Q) What information is reported by popularity-contest ?
A) popularity-contest reports the system architecture you use, the version of
popularity-contest you use and the list of packages installed on your
system. For each package, popularity-contest looks at the most recently used
(based on atime) files, and reports the filename, its last access time
(atime) and last change time (ctime). However, some files are not
considered, because they have unreliable atime.
Q) What is considered a 'vote' for a package ?
A) A computer 'vote' for a package if according to the data provided in the
report, a program provided or depending on the package was used less than
thirty days ago. This computation is performed by the popcon server.
Q) What are the privacy considerations for popularity-contest ?
A) Each popularity-contest host is identified by a random 128bit uuid
(MY_HOSTID in /etc/popularity-contest.conf). This uuid is used to
track submissions issued by the same host. It should be kept secret.

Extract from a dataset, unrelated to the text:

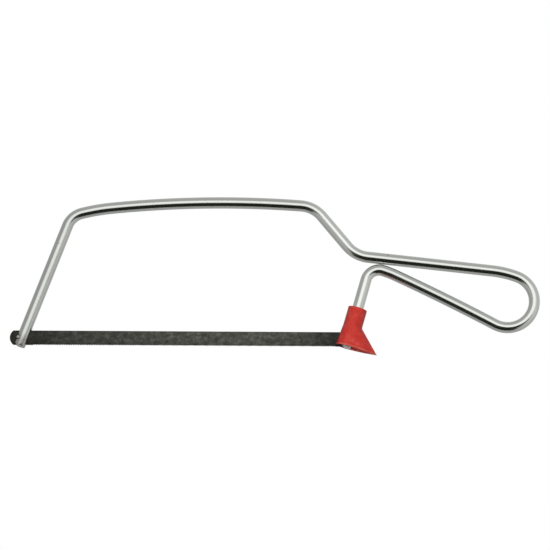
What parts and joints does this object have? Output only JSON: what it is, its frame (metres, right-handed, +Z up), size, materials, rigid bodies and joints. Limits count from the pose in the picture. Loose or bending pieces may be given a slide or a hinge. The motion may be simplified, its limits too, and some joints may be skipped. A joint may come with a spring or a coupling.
{
  "type": "hacksaw",
  "caption": "Junior hacksaw: a one-piece bent wire bow frame and loop handle, a thin pinned blade held in slotted leg ends, and a sliding moulded guard over the rear blade pin.",
  "frame": {"origin": "centre of the front blade pin, in the saw's middle plane", "axes": "+X runs back along the blade towards the handle, +Z is up from the blade to the bow, +Y is across the saw"},
  "size_m": [0.2379, 0.0088, 0.0722],
  "materials": {
    "plated_wire": "bright plated, fine polishing marks",
    "blade_steel": "black oxide, satin, slightly mottled",
    "pin_steel": "plain turned",
    "guard_plastic": "moulded, satin"
  },
  "bodies": {
    "frame": {"wire_frame": "plated_wire"},
    "blade": {"blade": "blade_steel", "front_blade_pin": "pin_steel", "rear_blade_pin": "pin_steel"},
    "guard": {"blade_guard": "guard_plastic"}
  },
  "joints": [
    {"name": "blade_swing", "type": "hinge", "parent": "frame", "child": "blade", "pos_m": [0, 0, 0], "axis": [0, 1, 0], "range_deg": [0, 90]},
    {"name": "guard_slide", "type": "slide", "parent": "frame", "child": "guard", "axis": [0.2656, 0, 0.9641], "range_m": [0, 0.011]}
  ]
}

The reports are sent by email or HTTP to the popcon server. The
server automatically extracts the report from the email or HTTP and
stores it in a database for a maximum of 20 days or until the host
sends a new report. This database is readable only by Debian
Developers. The emails are readable only by the server admins.
Every day, the server computes a summary and post it on
<>. This summary
is a merge of all the submissions and does not include uuids.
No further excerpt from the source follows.